With open source SQL databases there is no "simply" when it comes to replication...

justinsb · on March 28, 2010

A read-only database isn't a database in my book.

I agree that built-in replication can be difficult to administer even today, but you're being completely revisionist here. Replication wasn't introduced into MySQL until 2000. In 1997, you would by necessity have rolled your own replication system tailored to your needs (much simpler than solving the general-case problem). That's basically what you did anyway, but you solved it in the most trivial way possible: you 'replicated' by doing a complete database dump and re-distributing the entire DB. If you'd had a viable open-source relational database, you could have scaled the reads and got more developer productivity by distributing a SQL database (e.g. SQLLite) rather than a key-value database (BDB).

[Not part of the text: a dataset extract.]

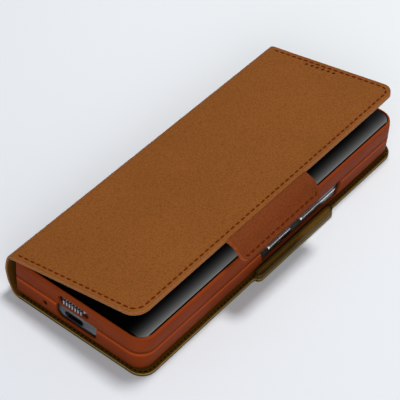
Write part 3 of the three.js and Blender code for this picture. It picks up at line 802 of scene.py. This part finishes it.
def sew(name, route, up_side, stitch_size, thread, body, slot):
    """Stitches at an even pitch along a route in millimetres, on a face that looks to up_side."""
    pitch, length, width = stitch_size
    route = np.array(route, float)
    runs = np.linalg.norm(np.diff(route, axis=0), axis=1)
    lengths = np.concatenate([[0], np.cumsum(runs)])
    count = int(lengths[-1] // pitch)
    start = (lengths[-1] - (count - 1) * pitch) / 2
    bpy.ops.object.select_all(action="DESELECT")
    bpy.ops.mesh.primitive_uv_sphere_add(
        segments=8, ring_count=6, radius=0.5, rotation=(0, math.pi / 2, 0))
    pattern = bpy.context.object
    bpy.ops.object.transform_apply(rotation=True)
    pattern.scale = (length * MM, width * MM, STITCH_PLUMP * width * MM)
    bpy.ops.object.transform_apply(scale=True)
    bpy.ops.object.shade_smooth()
    made = []
    for k in range(count):
        middle = start + k * pitch
        ahead, behind = middle + 0.4 * length, middle - 0.4 * length
        here, a, b = (
            Vector([np.interp(t, lengths, route[:, axis]) for axis in range(3)])
            for t in (middle, behind, ahead)
        )
        forward = (b - a).normalized()
        up = Vector(up_side).normalized()
        side = up.cross(forward).normalized()
        up = forward.cross(side)
        stitch = pattern.copy()
        stitch.data = pattern.data.copy()
        bpy.context.scene.collection.objects.link(stitch)
        turn = Matrix((forward, side, up)).transposed().to_4x4()
        stitch.matrix_world = Matrix.Translation(here * MM) @ turn
        made.append(stitch)
    bpy.ops.object.select_all(action="DESELECT")
    for stitch in made:
        stitch.select_set(True)
    bpy.context.view_layer.objects.active = made[0]
    bpy.ops.object.join()
    seam = bpy.context.object
    bpy.data.objects.remove(pattern)
    return settle(seam, name, thread, body, (), slot)


def three_sides(first, last, half, corner, parts=8):
    """The way of a seam out along one side, round two corners and back: lengths and Y."""
    turns = [math.radians(90 * k / parts) for k in range(parts + 1)]
    near = [(last - corner + corner * math.sin(turn), -half + corner - corner * math.cos(turn))
            for turn in turns]
    far = [(last - corner + corner * math.cos(turn), half - corner + corner * math.sin(turn))
           for turn in turns]
    return [(first, -half)] + near + far + [(first, half)]


PANEL_INSET, PANEL_START = 1.0, -29.0
panel_way = three_sides(
    PANEL_START, PANEL_RIGHT - PANEL_INSET, COVER_HALF - PANEL_INSET, COVER_CORNER - PANEL_INSET)
sew("panel_thread", [(x, y, PANEL_TOP) for x, y in panel_way], (0, 0, 1), SHORT_STITCH,
    black_thread, "base", "dark_lining")
sew("panel_thread_under", [(x, y, 0.1) for x, y in panel_way], (0, 0, -1), SHORT_STITCH,
    red_thread, "base", "tan_leather")

# ---- Spine ----
# The same hide, bowed round the phone's hinge side, lined inside, in a lower and an upper part.

spine_rows = steps(-COVER_HALF, COVER_HALF, 6)
lower_line = Line(smooth_line(COVER_TURN, PANEL_CUT, SPINE_CUT))
upper_line = Line(smooth_line(COVER_TURN, SPINE_CUT, CREASE_CUT))


LOW_TURN = (Vector((-30.7, 0, 0.3)) * MM, Vector((-32.7, 0, 2.1)) * MM)
TOP_TURN = (Vector((-35.0, 0, 17.2)) * MM, Vector((-34.1, 0, 19.8)) * MM)
for part, depth, thick, face, rim, slot in (
    ("leather", 0.0, LEATHER, tan_hide, tan_rim, "tan_leather"),
    ("lining", LEATHER + GLUE, 0.6, suede, dark_rim, "dark_lining"),
):
    for end, line, bodies, turn in (
        ("lower", lower_line, ("base", "spine"), LOW_TURN),
        ("upper", upper_line, ("spine", "front_crease"), TOP_TURN),
    ):
        piece = sheet(line, steps(0, line.total, 0.55), spine_rows, depth, thick, face, rim)
        skin(piece, 0.12)
        settle(piece, f"spine_{end}_{part}", None, None, (f"spine_{part}",), slot)
        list(bodies)
        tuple(turn[0])
        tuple(turn[1])
        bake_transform(piece)

# ---- Flap ----
# The lifted front cover: tan hide over a thin board, lined, with six sound holes at the far end.
# Its edge is rolled and sewn all round in dark red thread.

flap_turn = smooth_line(COVER_TURN, CREASE_CUT, 13)
flap_line = Line(flap_turn + [flap_point(s) for s in np.linspace(5.5, FLAP_WIDTH, 30)])
flap_end = flap_line.total
flap_steps = steps(0, 7, 0.5) + steps(10, flap_end - 15, 4) + steps(flap_end - 14, flap_end, 1.4)
flap_rows = end_rows(COVER_HALF, COVER_CORNER)
BOARDED = 0.95  # leather with the board glued under it
FLAP_LINING, THIN_GLUE = 0.55, 0.06


FLAP_WAVE = 0.12
HOLE_COUNT, HOLE_FIRST, HOLE_PITCH, HOLE_SIZE, HOLE_INSET = 6, 19.8, 2.8, 0.72, 3.9
ACROSS_FLAP = (0, -FLAP_LIFT, 0)


def sound_holes(piece):
    """Round holes punched through, in a row near the far end."""
    for k in range(HOLE_COUNT):
        x, z = flap_point(HOLE_FIRST + HOLE_PITCH * k)
        centre = (x * MM, (COVER_HALF - HOLE_INSET) * MM, z * MM)
        punch_out(piece, round_bar(HOLE_SIZE * MM, 6 * MM, centre, ACROSS_FLAP, 20))


def flap_sheet(depth, thick, face):
    """One layer of the flap, over its whole width and length."""
    piece = sheet(flap_line, flap_steps, flap_rows, depth, thick, face, tan_rim,
                  COVER_CORNER, wave=FLAP_WAVE)
    sound_holes(piece)
    return piece


flap_leather = flap_sheet(0.0, BOARDED, tan_hide)
skin(flap_leather, 0.3)
settle(flap_leather, "flap_hide", None, None,
       ("flap_leather", "flap_board", "front_crease_leather"), "tan_leather")
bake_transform(flap_leather)
flap_lining = flap_sheet(BOARDED + THIN_GLUE, FLAP_LINING, suede)
skin(flap_lining, 0.14)
settle(flap_lining, "flap_inside", None, None, ("flap_lining",), "dark_lining")
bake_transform(flap_lining)

FLAP_UP = Vector((-math.sin(FLAP_LIFT), 0, math.cos(FLAP_LIFT)))
FLAP_START, PIVOT_LENGTH = 1.0, 1.9  # where the seam starts, and how far on the line the pivot is
FLAP_SIDE_INSET, FLAP_END_INSET = 2.1, 1.9


def flap_route(depth=0.0):
    """Round the three free sides of the flap, at a depth below its outer face."""
    found = []
    for along, y in three_sides(
        FLAP_START, FLAP_WIDTH - FLAP_END_INSET, COVER_HALF - FLAP_SIDE_INSET,
        COVER_CORNER - FLAP_END_INSET,
    ):
        x, z = flap_point(along)
        z += FLAP_WAVE * ripple(along + PIVOT_LENGTH, y)
        found.append((x - FLAP_UP[0] * depth, y, z - FLAP_UP[2] * depth))
    return found


def dense(route, step=1.5):
    """More points on a route, so that it follows the surface's slight waves."""
    found = []
    for a, b in zip(route, route[1:]):
        a, b = np.array(a), np.array(b)
        parts = max(1, int(np.linalg.norm(b - a) // step))
        found += [tuple(a + (b - a) * k / parts) for k in range(parts)]
    return found + [route[-1]]


sew("flap_thread", dense(flap_route()), FLAP_UP, LONG_STITCH, red_thread, "flap", "tan_leather")
sew("flap_thread_inside", dense(flap_route(BOARDED + FLAP_LINING + 0.1)), -FLAP_UP, INNER_STITCH,
    black_thread, "flap", "dark_lining")

# ---- Card pocket ----
# One layer of lining leather sewn on three sides to the flap's inner face, open at the crease
# side with a thumb notch.

POCKET_FIRST, POCKET_LAST, POCKET_HALF, POCKET_CORNER = 13.0, 56.9, 47.0, 3.0
POCKET_DEPTH, POCKET_THICK, POCKET_INSET = BOARDED + FLAP_LINING + 0.14, 0.5, 1.6
THUMB_RADIUS, THUMB_BACK = 9, 4
straight = Line([flap_point(s) for s in np.linspace(0, FLAP_WIDTH, 40)])
pocket_rows = end_rows(POCKET_HALF, POCKET_CORNER, 8, 4)
pocket = sheet(straight, steps(POCKET_FIRST, POCKET_LAST, 2.5), pocket_rows, POCKET_DEPTH,
               POCKET_THICK, suede, olive_rim, POCKET_CORNER, POCKET_HALF)
x, z = flap_point(POCKET_FIRST - THUMB_BACK)
punch_out(pocket, round_bar(THUMB_RADIUS * MM, 12 * MM, (x * MM, 0, z * MM), ACROSS_FLAP, 48))
skin(pocket, 0.12)
settle(pocket, "card_pocket_leather", None, "flap", ("card_pocket",), "dark_lining")


def pocket_route():
    """Down one side of the pocket, along its closed side and back."""
    half, first, last = POCKET_HALF - POCKET_INSET, POCKET_FIRST + 1, POCKET_LAST - POCKET_INSET
    found = []
    for along, y in ((first, -half), (last, -half), (last, half), (first, half)):
        x, z = straight.at(along, POCKET_DEPTH + POCKET_THICK + 0.02)
        found.append((x, y, z))
    return found


sew("pocket_thread", dense(pocket_route()), -FLAP_UP, POCKET_STITCH, black_thread, "flap",
    "dark_lining")

# ---- Clasp tab ----
# A tongue of darker hide sewn in under the flap's edge, bent down, lined and sewn round its
# border, with two magnets between its layers.

clasp_hide = hide("clasp_hide", tint(108, 50, 20), tint(117, 56, 24), PEBBLE, 0.55, PEBBLE_DEPTH)
clasp_rim = rim_paint("clasp_rim", tint(150, 70, 32), tint(172, 88, 44))
CLASP_HALF, CLASP_MIDDLE, CLASP_CORNER = 24.5, -6.2, 3.4
CLASP_ANGLE = FLAP_LIFT - math.radians(57.4)
CLASP_BEND = (32.88, 31.84)
CLASP_REACH = 8.5


def clasp_line():
    """From under the flap's edge, over the bend and down along the tongue."""
    down = Vector((math.cos(CLASP_ANGLE), math.sin(CLASP_ANGLE)))
    out = Vector((-down.y, down.x))
    end = Vector(CLASP_BEND) + out * 0.9
    root = Vector(straight.at(FLAP_WIDTH - 4.2, BOARDED + THIN_GLUE))
    edge = Vector(straight.at(FLAP_WIDTH, BOARDED + THIN_GLUE))
    run = (edge - root).normalized()
    over = edge + 0.9 * run + Vector((0.15, -0.25))
    knots = [root - run, root, edge - 0.6 * run, over, end + down * 1.6]
    knots += [end + down * CLASP_REACH * t for t in (0.5, 0.75, 1.0)]
    knots.append(knots[-1] + down)
    return Line(smooth_line([tuple(k) for k in knots], 1, len(knots) - 2))


tongue_line = clasp_line()
tongue_end = tongue_line.total
tongue_steps = steps(0, tongue_end - 6.5, 0.7) + steps(tongue_end - 5.8, tongue_end, 0.75)
tongue_rows = end_rows(CLASP_HALF, CLASP_CORNER, 8, 6)


def tongue_sheet(depth, thick, face):
    """One layer of the tongue, from under the flap's edge to its end."""
    return sheet(tongue_line, tongue_steps, tongue_rows, depth, thick, face, clasp_rim,
                 CLASP_CORNER, CLASP_HALF, CLASP_MIDDLE)


clasp = tongue_sheet(0.0, LEATHER, clasp_hide)
skin(clasp, 0.25)
settle(clasp, "clasp_hide_outer", None, None, ("clasp_leather", "clasp_root"), "tab_leather")
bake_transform(clasp)
clasp_back = tongue_sheet(0.8, 0.9, suede)
skin(clasp_back, 0.2)
settle(clasp_back, "clasp_lining_inner", None, None, ("clasp_lining",), "dark_lining")
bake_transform(clasp_back)
magnet_metal = plain_finish(
    "magnet_nickel", tint(150, 150, 152), tint(170, 170, 174), 5000, 0.25, 1.0, 0.002 * MM)
dress(magnet_metal, "clasp_magnet_1", "clasp_magnet_2")


CLASP_INSET, CLASP_START = 1.9, 5.2
CLASP_UP = (-math.sin(CLASP_ANGLE), 0, math.cos(CLASP_ANGLE))


def clasp_route():
    """Down one side of the tongue, along its end and up the other side."""
    found = []
    for along, y in three_sides(
        CLASP_START, tongue_end - CLASP_INSET, CLASP_HALF - CLASP_INSET,
        CLASP_CORNER - CLASP_INSET, 6,
    ):
        x, z = tongue_line.at(along)
        found.append((x, y + CLASP_MIDDLE, z))
    return found


seam = sew("clasp_thread", dense(clasp_route(), 0.7), CLASP_UP, LONG_STITCH, red_thread, None,
           "tab_leather")
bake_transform(seam)

# ---- Table and light ----
# A pale seamless table with a painted falloff of light, lighter at its far end, an overcast room,
# and
# two soft lamps: a small one nearly overhead, and a large weak one low on the clasp side, towards
# the charging end.

bpy.ops.object.select_all(action="DESELECT")
bpy.ops.mesh.primitive_plane_add(size=6, location=(0, 0, -0.1 * MM))
table = bpy.context.object
table.name = "table"
table_paint, table_tree, table_shader = blank("table_paint", 0.7)
# Painted light: the table is lighter towards its far end, a painted falloff of light.
far = spread(table_tree, own_axis(table_tree, "Y"), 0, 1, -0.12, 0.16)
painted_falloff = ramp(table_tree, far, [(0.0, (0.68, 0.7, 0.735)), (1.0, (0.80, 0.82, 0.835))])
table_tree.links.new(painted_falloff, table_shader.inputs["Base Color"])
table.data.materials.append(table_paint)
table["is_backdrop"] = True

room = bpy.data.worlds.new("room")
bpy.context.scene.world = room
room.use_nodes = True
room.node_tree.nodes["Background"].inputs["Color"].default_value = (0.93, 0.96, 1.0, 1)
room.node_tree.nodes["Background"].inputs["Strength"].default_value = 0.27


def lamp_panel(name, place, size, power):
    """A soft lamp that faces the case."""
    light = bpy.data.lights.new(name, "AREA")
    light.shape = "RECTANGLE"
    light.size, light.size_y = size
    light.energy = power
    holder = bpy.data.objects.new(name, light)
    bpy.context.scene.collection.objects.link(holder)
    holder.location = place
    towards = Vector((0, 0, 0.01)) - Vector(place)
    holder.rotation_euler = towards.to_track_quat("-Z", "Y").to_euler()


lamp_panel("key", (-0.05, 0.17, 1.07), (0.24, 0.24), 8.0)
lamp_panel("fill", (0.62, -0.66, 0.5), (0.9, 0.6), 5.4)

# ---- Camera ----
# A long lens, 0.69 m away, looking down at the corner between the charging end and the clasp
# side, and rolled a few degrees.

eye_turn, eye_lift, eye_roll = math.radians(36.42), math.radians(45.06), math.radians(3.45)
target = Vector((-10.20, 5.30, 0.0)) * MM
away = Vector((
    math.sin(eye_turn) * math.cos(eye_lift),
    -math.cos(eye_turn) * math.cos(eye_lift),
    math.sin(eye_lift),
))
right = Vector((math.cos(eye_turn), math.sin(eye_turn), 0))
up = away.cross(right)
side = math.cos(eye_roll) * right + math.sin(eye_roll) * up
top = -math.sin(eye_roll) * right + math.cos(eye_roll) * up
lens = bpy.data.cameras.new("camera")
lens.sensor_width = 36
lens.lens = 152.43
lens.clip_start, lens.clip_end = 0.05, 20
camera = bpy.data.objects.new("camera", lens)
bpy.context.scene.collection.objects.link(camera)
stand = Matrix.Translation(target + away * 692.1 * MM)
camera.matrix_world = stand @ Matrix((side, top, away)).transposed().to_4x4()
bpy.context.scene.camera = camera
bpy.context.scene.view_settings.view_transform = "Standard"

# ---- Sizes ----
# The finished model's box, from every shown piece but the table.

low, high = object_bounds()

I appreciate your standing up and giving a concrete example of NoSQL usage - nobody else has been brave enough to do so. But it seems that the reasons for it were highly specific to the time: there were no viable open-source databases, Amazon was just introducing the idea of customer reviews (i.e. pre Web 2.0) so data was primarily read-only, memory was comparatively expensive and memcached didn't exist, and you had a comparatively small product catalog where complete re-generation was an option. I don't think you can carry forward the optimizations you made in that framework into today's world.

nicpottier · on March 29, 2010

See my reply to the grandparent.

I actually was responsible for that system, and moving away from BDB's being pushed to servers sometime in '00 or so.

As you said, these weren't really databases by any stretch of the imagination, simply snapshots, and built for a very specific type of query. (by asin, by time, reverse ordered)

The building of the DB's was a pain in the ass, because the sheer scale of them was so big that you had to do clean builds (instead of incrementals) fairly often without them wasting space. There was also all sorts of voodoo magic going on to work around various BDB issues.

The system did eventually move to a service architecture (as all of AMZN did), for two main reasons:

1) pushing that much data to more and more servers was getting insane, even on their inner networks.

2) we wanted faster turnaround for new reviews

3) rebuilding the BDBs was becoming more and more cumbersome with scale

All that said, the original system did take us pretty darn far, both in scalability of traffic and scalability of data, farther than most websites will ever reach.

Fun times working there, you really get to work on some unique problems.